Parishes are a fair cross section of dedicated people, who work hard to care and engage with their fellow parishioners and the wider community, and in doing this we take on the call of Pope Francis to care for ourselves, our common home and each other in whatever situation we may find ourselves. As a result, we undertake the work of evangelisation in lots of different ways.

Parishes are made up of a variety of groups, including, for example, young adults, young singles and married couples, elderly singles and married couples, children, teenagers, single parents, divorced/separated and remarried couples, the sick and housebound, the unemployed, ex-prisoners, lesbian, gay, bisexual and transgender people. God calls each and every one of us to be messengers of his holy word, to enable others to know Jesus and fulfil their own mission in the Church.

As they say, “actions speak louder than words”. In other words, the greatest form of evangelisation is “witness”. In our first book, Welcome to Witness, we tried to encourage and support those who want to advance the work of evangelisation within their parishes – by enabling people (lay and clergy) to devise new and imaginative ways of spreading the Good News of Jesus Christ.

As the Church engages increasingly with the demands of this new evangelisation, it became clear that one of the central challenges is that of finding ways to ensure that those who come to Christ are not left to continue their journey alone. Hence our second book, To Know Him, To Love Him, To Serve Him – designed as a resource for those seeking to form evangelisation teams at the parish level.

We felt that we could, in a simple way, give parishes the tools to form people to work within their parish in ensuring that each and every person, and each and every group, puts evangelisation at the forefront of everything they do.

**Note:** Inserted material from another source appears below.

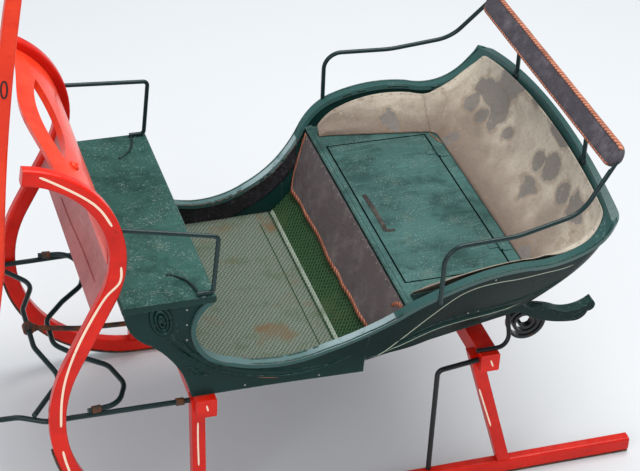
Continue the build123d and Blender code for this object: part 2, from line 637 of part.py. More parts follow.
def draft_iron():
    knee_front = BUNK_FRONT_X + KNEE_AHEAD_FRONT + KNEE_DEEP / 2
    by_runner = RUNNER_Y - lean_in(IRON_Z) - RUNNER_WIDE / 2 - IRON_R - 1
    points = [(knee_front - 1, IRON_Y, IRON_Z), (740, by_runner, IRON_Z), (820, by_runner, IRON_Z),
              (892, EYE_Y + 4, IRON_Z), (EYE_X - EYE_R / 2, EYE_Y, IRON_Z)]
    rod = bar(points, IRON_R, [200, 60, 60])
    eye_wide = SHAFT_WIDE - 2 * CHEEK_GAP
    eye = Pos(EYE_X, EYE_Y, IRON_Z) * Rot(90, 0, 0) * Cylinder(EYE_R, eye_wide)
    hole = Pos(EYE_X, EYE_Y, IRON_Z) * Rot(90, 0, 0) * Cylinder(PIN_R + PIN_GAP, eye_wide)
    return rod + eye - hole


nodes["draft_irons"] = pair(less(draft_iron(), nodes["knees_front"]))
for name, half, bend in (
    ("bow_front", FRONT_BOW, FRONT_BOW_BEND),
    ("bow_middle", MIDDLE_BOW, MIDDLE_BOW_BEND),
):
    points = [(x, -y, z) for x, y, z in reversed(half)] + list(half)
    nodes[name] = bar(points, IRON_R, bend)

# The centre bar rises over the middle bow, and its collar is closed round the front one.
collar_x, _, collar_z = FRONT_BOW[0]
centre = bar([(BUNK_FRONT_X + BUNK_DEEP / 4, 0, BAR_FOOT_Z), (BAR_BEND_X, 0, BAR_BEND_Z),
              (collar_x - COLLAR_R / 2, 0, collar_z)], IRON_R, 200)
centre += Pos(collar_x, 0, collar_z) * Rot(90, 0, 0) * Cylinder(COLLAR_R, COLLAR_LONG)
nodes["centre_bar"] = less(centre, nodes["bow_front"], nodes["bow_middle"], nodes["bunk_front"])

# Shafts on their pins, raised, with the crossbar between them.
lean = math.radians(SHAFT_LEAN)
shaft_up = Plane(origin=(EYE_X, 0, IRON_Z), x_dir=(math.cos(lean), 0, math.sin(lean)),
                 z_dir=(-math.sin(lean), 0, math.cos(lean)))


def shaft():
    faces = []
    for up, ahead, y, deep, wide in SHAFT_ROWS:
        faces.append(shaft_up * Pos(ahead, y, up) * RectangleRounded(deep, wide, 9))
    return loft(faces[:2]) + loft(faces[1:])


def shaft_cheeks():
    cheeks = []
    pin_y = SHAFT_WIDE / 2
    for y_from in (EYE_Y + pin_y, EYE_Y - pin_y - CHEEK_THICK):
        plate = Pos(0, y_from + CHEEK_THICK / 2, CHEEK_LONG / 2) * Box(2 * EYE_R - 4, CHEEK_THICK, CHEEK_LONG)
        plate += Pos(0, y_from + CHEEK_THICK / 2, 0) * Rot(90, 0, 0) * Cylinder(EYE_R - 2, CHEEK_THICK)
        cheeks.append(plate)
    pin = Pos(0, EYE_Y, 0) * Rot(90, 0, 0) * Cylinder(PIN_R, SHAFT_WIDE + 2 * CHEEK_THICK)
    return shaft_up * (cheeks[0] + cheeks[1] + pin)


both("shaft", shaft())
nodes["shaft_irons"] = pair(shaft_cheeks())
crossbar = Box(CROSSBAR_DEEP, 2 * (EYE_Y - SHAFT_WIDE / 2), CROSSBAR_HIGH)
nodes["shaft_crossbar"] = shaft_up * (Pos(0, 0, CROSSBAR_UP) * crossbar)

for name, piece in nodes.items():
    solids = piece.solids()
    export_step(solids[0] if len(solids) == 1 else Compound(children=list(solids)), f"parts/{name}.step")
print(len(nodes), "nodes")
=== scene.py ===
# %% [markdown]
# # Dressing a horse drawn sleigh
# The packed CAD model is the frame. It holds the true shapes of the wood and the iron, so this lesson
# leaves them alone and adds what CAD doesn't: paint, rust, cloth, leather, painted lines, carvings and
# small fasteners. Everything is in metres, +X forward, +Y to the sleigh's left and +Z up.

# %% Load the frame
import bpy
import math
from mathutils import Matrix, Vector, noise
from mathutils.bvhtree import BVHTree


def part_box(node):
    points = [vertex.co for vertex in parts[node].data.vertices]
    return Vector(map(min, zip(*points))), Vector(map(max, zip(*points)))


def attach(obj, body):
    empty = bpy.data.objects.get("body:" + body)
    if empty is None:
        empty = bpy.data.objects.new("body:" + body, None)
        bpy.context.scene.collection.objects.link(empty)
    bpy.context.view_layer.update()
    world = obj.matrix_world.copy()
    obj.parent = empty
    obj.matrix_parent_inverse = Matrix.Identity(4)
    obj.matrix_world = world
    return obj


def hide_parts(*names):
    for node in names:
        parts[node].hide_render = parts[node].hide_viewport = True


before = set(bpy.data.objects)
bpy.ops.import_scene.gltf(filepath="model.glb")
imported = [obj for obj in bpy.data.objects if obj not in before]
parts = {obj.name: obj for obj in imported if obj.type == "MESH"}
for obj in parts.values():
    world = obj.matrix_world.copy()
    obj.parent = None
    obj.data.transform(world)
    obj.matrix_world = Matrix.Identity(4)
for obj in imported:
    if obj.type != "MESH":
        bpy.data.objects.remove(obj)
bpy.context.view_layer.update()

# %% [markdown]
# ## The camera
# A long lens looks down on the sleigh's left front quarter. Its angles were worked out once from like
# points on the left and right sides. A direction and two turned axes make the matrix, which is easier to
# read than three Euler angles. The Standard view transform shows each colour as it was mixed.

# %% Camera
AIM = Vector((-0.105, 0, 0.68))
AWAY = 5.845
TURN, TILT, ROLL = math.radians(18.882), math.radians(34.418), math.radians(3.0)
PHOTO_WIDE, PHOTO_HIGH, LENS_PX = 640, 471, 1912.0
FILM_WIDE_MM = 36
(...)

The aim of the book is to form parish evangelisation teams – a team of people from the parish, who are called to reflect upon this central mission of the Church, to be formed through reflection on recent papal teaching, and to begin to engage the whole parish in the mission of witnessing to and proclaiming the Good News to people within and outside the parish community.

In the book, we explain the need to form teams of people of diverse natures – people who do not see themselves as the only people doing the evangelising – and hopefully we can discourage people from simply being the doers and encourage them to be the enablers. Throughout To Know Him, To Love Him, To Serve Him we stress that the parish evangelisation team are not the only ones to do the work of evangelisation, but that they are to be the evangelising conscience of the parish, asking the simple question of all activity in the parish, which is how we can see the work of evangelisation in it.

This book provides ideas for establishing and supporting the evangelisation team in their time of formation and in the early days of their work together. It helps the team to be formed through reflection on recent papal teaching and gives them initial guidance on how to engage the people of the parish community, and beyond, in the mission of proclaiming and witnessing to the Good News.

Over the years, our own parish has changed and grown both in its demographic and spiritually, and there could be many reasons for this. In the past, our congregations consisted mainly of the elderly, and a fair number of young to middle-aged families and young people, with a small minority of stalwarts helping out the priest.

Without doubt, this has formed the foundation on which our parish has thrived. We now have a very diverse multicultural congregation with a lot of young families who recognise that in order to have a future for their children in the Catholic Church they have a very firm foundation in Guardian Angels to build upon.

In every parish, each person is called to develop their own relationship with the person of Jesus Christ and each of us should be encouraged to do this in a way that strengthens our own life and situation in life, whatever that may be. Evangelisation does not exclude, it does not divide or restrict, and it is not the work of a select few, as Pope Francis affirms in Evangelii Gaudium (EG82).

Paul Cannon is parish priest and Sharon Beech is pastoral assistant at Guardian Angels Parish, Bury. Their book, To Know Him, To Love Him, To Serve Him, is published by Redemptorist.

 

To Do:

  1. Priests: equip your parishioners for the work of ministry.
  2. Parishioners: consider setting up or joining an evangelisation team in your parish.
  3. Together: build a future for yourselves and your children in the Church by building on the experience of longstanding parishioners and working with them.